PROBLEM TO WORK ON:
Return, exactly as written, every line from the first line of the data below through the line that contains "laid_at(0), points, points)".
● ● ● ●
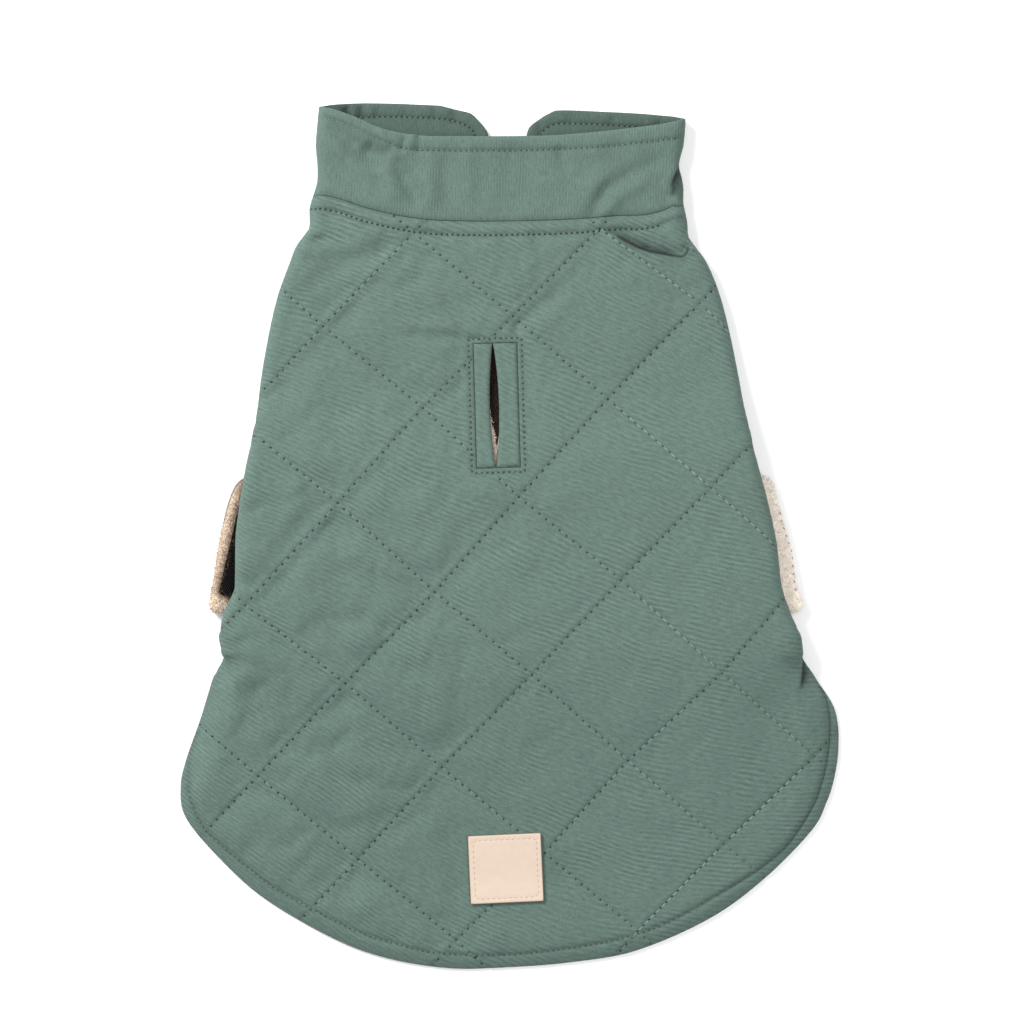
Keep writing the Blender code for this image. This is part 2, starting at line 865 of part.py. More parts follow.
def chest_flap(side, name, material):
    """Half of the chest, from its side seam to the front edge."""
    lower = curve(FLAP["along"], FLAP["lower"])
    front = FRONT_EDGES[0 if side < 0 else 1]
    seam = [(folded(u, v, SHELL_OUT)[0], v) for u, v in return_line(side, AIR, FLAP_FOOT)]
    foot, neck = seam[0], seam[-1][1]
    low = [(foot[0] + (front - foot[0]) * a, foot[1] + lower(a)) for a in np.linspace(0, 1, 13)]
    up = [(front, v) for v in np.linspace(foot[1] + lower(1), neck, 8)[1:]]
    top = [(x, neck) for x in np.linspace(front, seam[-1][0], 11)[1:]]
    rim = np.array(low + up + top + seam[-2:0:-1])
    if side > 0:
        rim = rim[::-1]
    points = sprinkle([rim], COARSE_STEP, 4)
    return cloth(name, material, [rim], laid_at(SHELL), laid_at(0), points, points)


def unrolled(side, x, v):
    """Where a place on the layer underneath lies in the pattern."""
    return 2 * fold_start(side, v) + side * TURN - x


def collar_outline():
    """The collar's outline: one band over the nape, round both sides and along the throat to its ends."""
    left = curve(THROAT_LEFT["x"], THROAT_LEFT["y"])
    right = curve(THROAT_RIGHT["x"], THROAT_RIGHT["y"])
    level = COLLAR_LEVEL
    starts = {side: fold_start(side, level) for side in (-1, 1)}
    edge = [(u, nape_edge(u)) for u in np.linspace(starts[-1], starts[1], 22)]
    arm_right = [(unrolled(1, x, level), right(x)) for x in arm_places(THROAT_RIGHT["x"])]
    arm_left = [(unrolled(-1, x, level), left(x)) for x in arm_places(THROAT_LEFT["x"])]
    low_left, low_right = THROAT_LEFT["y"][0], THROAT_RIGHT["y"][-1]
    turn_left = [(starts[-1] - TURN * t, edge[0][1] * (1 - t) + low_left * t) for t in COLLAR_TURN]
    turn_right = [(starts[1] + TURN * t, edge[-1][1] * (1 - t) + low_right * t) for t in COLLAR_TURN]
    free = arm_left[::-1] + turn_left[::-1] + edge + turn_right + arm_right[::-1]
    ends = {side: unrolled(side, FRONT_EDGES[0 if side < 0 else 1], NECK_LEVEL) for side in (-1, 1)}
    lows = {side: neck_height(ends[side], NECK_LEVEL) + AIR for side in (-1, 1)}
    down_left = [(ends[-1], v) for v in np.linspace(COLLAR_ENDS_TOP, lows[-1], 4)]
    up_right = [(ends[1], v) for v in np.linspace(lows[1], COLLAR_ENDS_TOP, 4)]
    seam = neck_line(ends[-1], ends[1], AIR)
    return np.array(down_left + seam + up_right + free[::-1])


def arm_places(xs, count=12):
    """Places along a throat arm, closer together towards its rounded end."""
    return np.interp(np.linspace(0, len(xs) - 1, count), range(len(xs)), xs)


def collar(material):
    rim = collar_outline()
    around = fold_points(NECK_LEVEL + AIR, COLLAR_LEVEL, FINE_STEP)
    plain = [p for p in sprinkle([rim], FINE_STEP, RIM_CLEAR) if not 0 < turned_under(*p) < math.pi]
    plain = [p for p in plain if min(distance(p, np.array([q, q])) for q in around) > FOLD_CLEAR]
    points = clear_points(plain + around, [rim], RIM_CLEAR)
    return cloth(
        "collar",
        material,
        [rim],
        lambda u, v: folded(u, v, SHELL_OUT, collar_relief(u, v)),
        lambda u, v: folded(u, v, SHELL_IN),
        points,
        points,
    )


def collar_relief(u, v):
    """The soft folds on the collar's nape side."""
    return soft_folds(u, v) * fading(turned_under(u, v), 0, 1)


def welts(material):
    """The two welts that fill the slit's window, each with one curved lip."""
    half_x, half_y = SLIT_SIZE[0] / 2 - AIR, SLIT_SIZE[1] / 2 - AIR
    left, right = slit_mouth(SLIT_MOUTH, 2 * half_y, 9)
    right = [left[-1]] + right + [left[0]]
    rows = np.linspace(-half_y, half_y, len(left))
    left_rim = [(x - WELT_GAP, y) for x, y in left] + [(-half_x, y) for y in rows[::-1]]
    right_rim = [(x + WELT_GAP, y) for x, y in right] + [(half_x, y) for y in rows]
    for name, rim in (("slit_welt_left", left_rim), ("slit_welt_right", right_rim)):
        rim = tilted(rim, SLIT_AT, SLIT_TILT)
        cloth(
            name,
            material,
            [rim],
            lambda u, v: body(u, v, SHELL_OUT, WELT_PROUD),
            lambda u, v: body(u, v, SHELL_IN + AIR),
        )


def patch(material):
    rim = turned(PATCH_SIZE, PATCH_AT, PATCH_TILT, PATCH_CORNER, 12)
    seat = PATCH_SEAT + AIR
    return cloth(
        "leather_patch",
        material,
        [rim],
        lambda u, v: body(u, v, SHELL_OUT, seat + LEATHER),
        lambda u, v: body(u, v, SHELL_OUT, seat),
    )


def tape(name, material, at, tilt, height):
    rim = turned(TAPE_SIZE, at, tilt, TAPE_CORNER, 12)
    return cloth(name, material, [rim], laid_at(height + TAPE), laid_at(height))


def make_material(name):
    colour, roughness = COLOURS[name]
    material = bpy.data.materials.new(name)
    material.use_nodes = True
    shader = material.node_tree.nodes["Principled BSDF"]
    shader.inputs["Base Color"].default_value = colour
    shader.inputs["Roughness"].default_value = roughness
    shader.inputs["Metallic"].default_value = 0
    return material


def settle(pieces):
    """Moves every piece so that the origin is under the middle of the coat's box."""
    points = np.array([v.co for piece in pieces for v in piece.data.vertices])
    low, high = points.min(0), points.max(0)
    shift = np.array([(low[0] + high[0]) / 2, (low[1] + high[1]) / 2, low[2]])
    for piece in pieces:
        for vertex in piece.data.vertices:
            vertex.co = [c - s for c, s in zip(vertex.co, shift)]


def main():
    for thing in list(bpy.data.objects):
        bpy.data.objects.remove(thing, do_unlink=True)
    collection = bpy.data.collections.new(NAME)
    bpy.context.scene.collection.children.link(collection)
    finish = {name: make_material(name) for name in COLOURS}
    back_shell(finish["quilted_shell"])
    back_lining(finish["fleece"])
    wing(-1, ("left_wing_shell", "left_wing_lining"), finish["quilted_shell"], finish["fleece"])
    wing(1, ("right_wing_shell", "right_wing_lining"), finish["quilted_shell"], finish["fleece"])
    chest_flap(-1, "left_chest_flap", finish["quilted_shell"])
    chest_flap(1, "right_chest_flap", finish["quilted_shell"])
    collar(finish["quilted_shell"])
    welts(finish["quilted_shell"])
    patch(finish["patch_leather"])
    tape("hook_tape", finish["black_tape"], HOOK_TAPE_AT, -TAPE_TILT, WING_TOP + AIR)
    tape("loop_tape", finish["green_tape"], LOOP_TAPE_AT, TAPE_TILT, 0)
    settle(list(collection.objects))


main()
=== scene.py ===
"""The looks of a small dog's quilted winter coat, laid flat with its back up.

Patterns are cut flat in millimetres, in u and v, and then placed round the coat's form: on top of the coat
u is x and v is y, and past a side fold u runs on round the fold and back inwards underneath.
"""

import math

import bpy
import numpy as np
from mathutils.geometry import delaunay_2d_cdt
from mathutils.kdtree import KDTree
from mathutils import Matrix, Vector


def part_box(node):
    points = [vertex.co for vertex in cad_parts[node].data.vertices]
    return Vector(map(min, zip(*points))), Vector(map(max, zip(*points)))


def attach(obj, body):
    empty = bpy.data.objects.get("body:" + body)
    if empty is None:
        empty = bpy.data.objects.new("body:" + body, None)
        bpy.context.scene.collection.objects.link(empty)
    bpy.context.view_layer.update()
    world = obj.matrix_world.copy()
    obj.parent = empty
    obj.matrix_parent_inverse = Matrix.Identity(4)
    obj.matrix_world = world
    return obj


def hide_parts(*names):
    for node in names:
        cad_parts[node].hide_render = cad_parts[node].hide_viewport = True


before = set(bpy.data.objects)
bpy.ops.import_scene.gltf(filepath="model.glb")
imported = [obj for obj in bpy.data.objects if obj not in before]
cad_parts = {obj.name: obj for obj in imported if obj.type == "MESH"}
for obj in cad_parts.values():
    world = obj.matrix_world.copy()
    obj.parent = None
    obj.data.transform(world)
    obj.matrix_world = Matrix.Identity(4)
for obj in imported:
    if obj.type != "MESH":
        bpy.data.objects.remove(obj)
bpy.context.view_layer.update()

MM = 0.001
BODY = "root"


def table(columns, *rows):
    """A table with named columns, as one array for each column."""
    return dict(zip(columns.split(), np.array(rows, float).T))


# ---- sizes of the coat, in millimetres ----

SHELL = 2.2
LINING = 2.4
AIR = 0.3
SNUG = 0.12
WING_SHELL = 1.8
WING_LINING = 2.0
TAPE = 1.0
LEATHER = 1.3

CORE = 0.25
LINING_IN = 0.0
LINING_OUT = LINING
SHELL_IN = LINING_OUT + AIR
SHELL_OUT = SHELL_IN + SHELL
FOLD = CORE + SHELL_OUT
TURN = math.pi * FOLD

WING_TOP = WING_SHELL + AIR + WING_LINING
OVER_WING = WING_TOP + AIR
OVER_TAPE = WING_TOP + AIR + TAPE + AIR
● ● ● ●
WORKED SOLUTION:
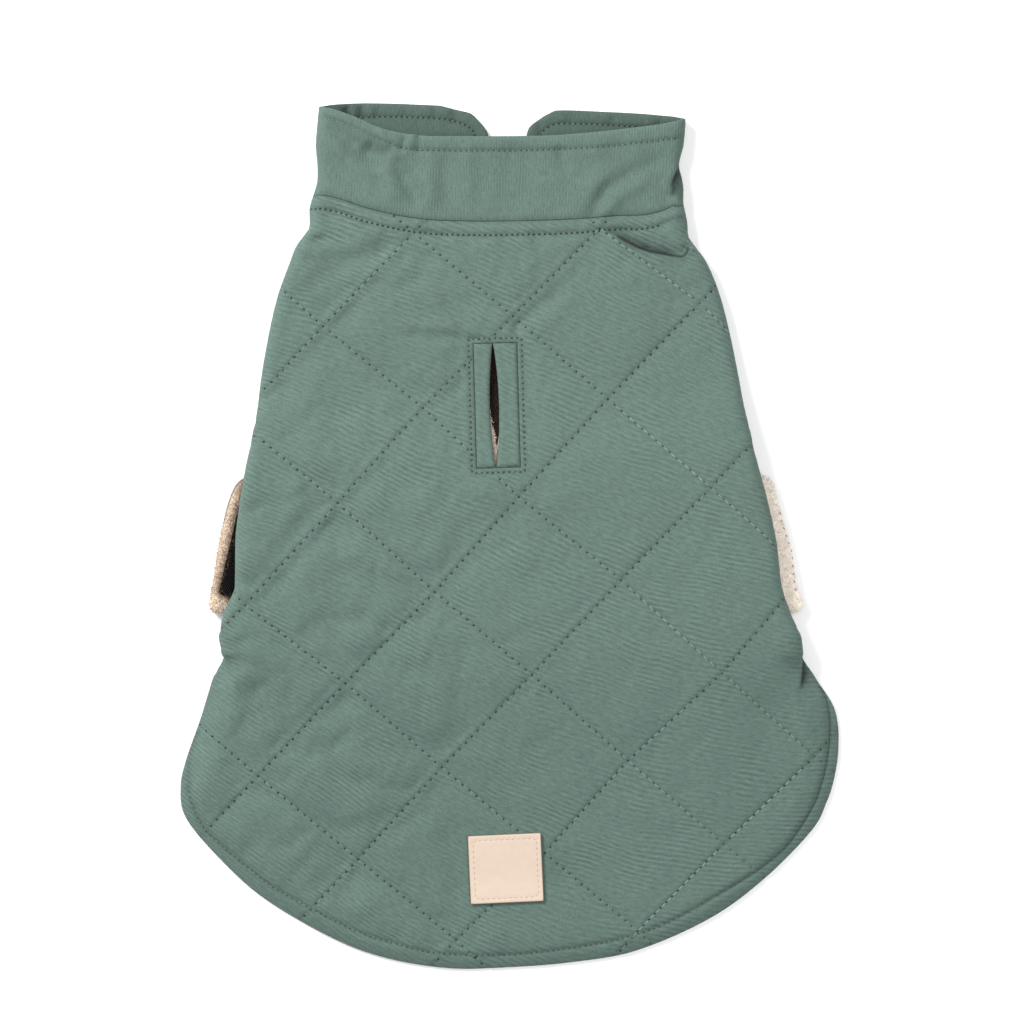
Keep writing the Blender code for this image. This is part 2, starting at line 865 of part.py. More parts follow.
def chest_flap(side, name, material):
    """Half of the chest, from its side seam to the front edge."""
    lower = curve(FLAP["along"], FLAP["lower"])
    front = FRONT_EDGES[0 if side < 0 else 1]
    seam = [(folded(u, v, SHELL_OUT)[0], v) for u, v in return_line(side, AIR, FLAP_FOOT)]
    foot, neck = seam[0], seam[-1][1]
    low = [(foot[0] + (front - foot[0]) * a, foot[1] + lower(a)) for a in np.linspace(0, 1, 13)]
    up = [(front, v) for v in np.linspace(foot[1] + lower(1), neck, 8)[1:]]
    top = [(x, neck) for x in np.linspace(front, seam[-1][0], 11)[1:]]
    rim = np.array(low + up + top + seam[-2:0:-1])
    if side > 0:
        rim = rim[::-1]
    points = sprinkle([rim], COARSE_STEP, 4)
    return cloth(name, material, [rim], laid_at(SHELL), laid_at(0), points, points)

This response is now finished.